Depuis mon enfance je vis en sculptant et dessinant pour mon seul plaisir, sans aucune nécessité de me penser comme artiste. A 19 ans je me destinais à l’écriture. Quand, à l’âge de 35 ans, j’ai compris que l’art l’emporterait sur l’écriture, j’ai imaginé – sans doute influencé par mon enfance à Carthage – enfermer ma production dans un tombeau : une façon toute personnelle de laisser à la postérité une trace anonyme et mystérieuse. A mes yeux, tout est métaphysique : les installations des artistes contemporains se présentent à moi comme des tombeaux qui s’ignorent.

Vous refusez, dit-on, les propositions des plus grandes galeries ?

A moins que l’artiste ne se décide d’en vivre, l’acte de vendre ses propres oeuvres n’a pas beaucoup de sens. A l’opposé, l’acte de détruire est proche d’une création pure. La réécriture induite par le caractère éphémère de chaque juxtaposition est en soi une destruction : elle fait souffrir en même temps qu’elle libère. C’est une séparation, une perte plus profonde que la cession d’une oeuvre.

Comme Proust, vous pensez que la réalité prend forme dans la mémoire ?

La mémoire nous entraîne dans une réécriture permanente, c’est pourquoi elle se confond avec la vie : les « citations » d’oeuvres du passé permettent d’aller à la rencontre d’une autre essence. C’est ainsi que dans un des tableaux exposés, la trace réécrite presque effacée d’un tableau de Gauguin laisse son empreinte sur la toile devenue une sorte de suaire, laissant penser si fort que tout a une fin. L’œuvre est éphémère, l’éternité aussi.

A l’image de Jed Martin dans le dernier roman de Michel Houellebecq, vous aviez besoin de faire table rase pour suivre votre inspiration ?

Houellebecq livre un magnifique portrait de l’artiste, il le prend comme il est : différent des autres autant qu’indifférent aux autres. L’artiste ne demande aucune reconnaissance à la société puisqu’il ne peut se reconnaître que dans la solitude, face à lui-même. Cette dimension de l’artiste, seul un grand écrivain peut la saisir. J’observe, en m’amusant, que Jed Martin est l’anagramme, quoiqu’imparfait comme la plupart des anagrammes, de mon propre nom. L’artiste est davantage l’homme des frontières que celui des territoires : il n’a pas vocation à l’occuper. Il n’y a pas de juste partage. Il n’y a ni territoire ni partage.

Marcel Jouhandeau disait « Elle trouvait cela juste, son ingratitude avec moi et l’ingratitude de ses neveux avec elle ». Il y aurait un équilibre dans le déséquilibre ?

Revendiquer un juste retour du don fait naître la douleur de découvrir ce retour impossible.
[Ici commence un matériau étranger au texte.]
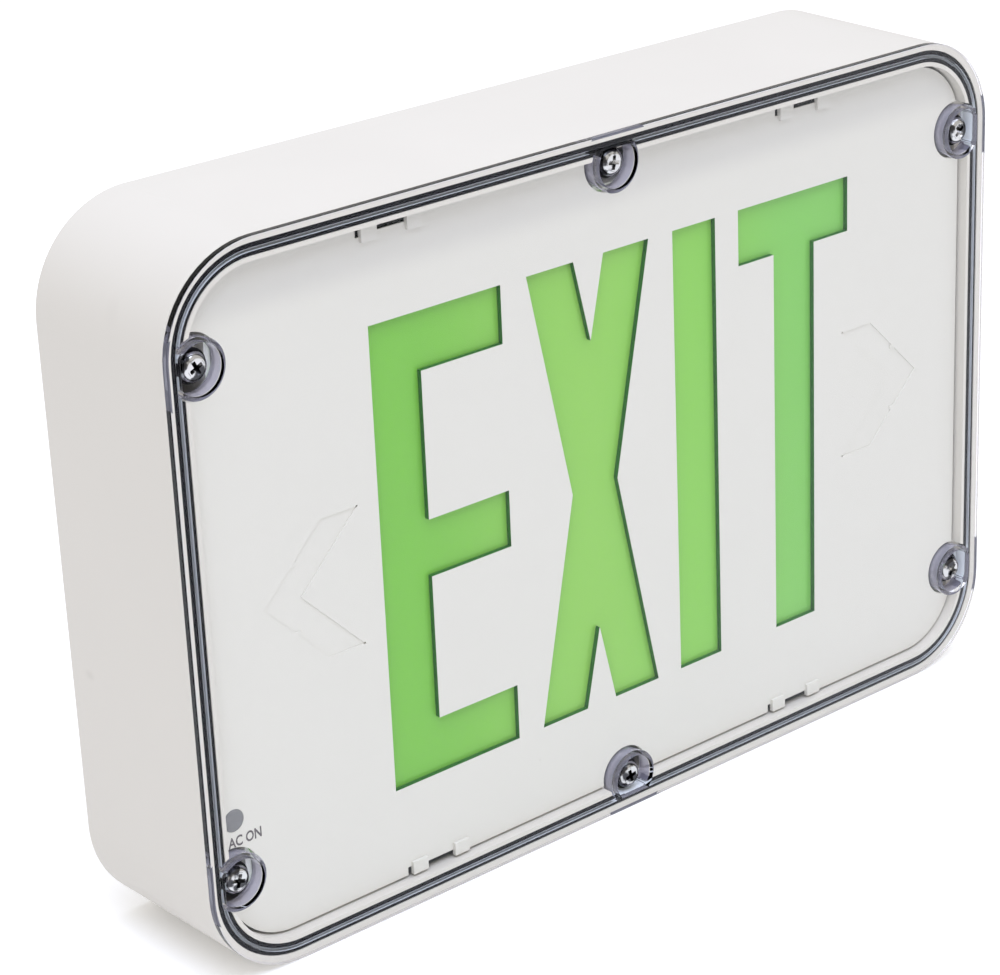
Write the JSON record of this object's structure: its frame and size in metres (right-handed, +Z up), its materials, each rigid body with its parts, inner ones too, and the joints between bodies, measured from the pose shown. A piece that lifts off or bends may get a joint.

L’équilibre est tout entier dans l’acceptation de donner sans rien attendre en retour, de prendre sans s’imaginer capable de rendre.

Toujours sur le fil des opposés…

Mais aussi des complémentaires. Si ma couleur est le gris, d’autres couleurs s’imposent à moi, des roses vifs, des bleus profonds, des jaunes. Les uns équilibrent les autres. Il en va de même de la frontière entre abstrait et figuratif. Au plus près de la réalité, le cœur de la matière devient abstrait et irréel.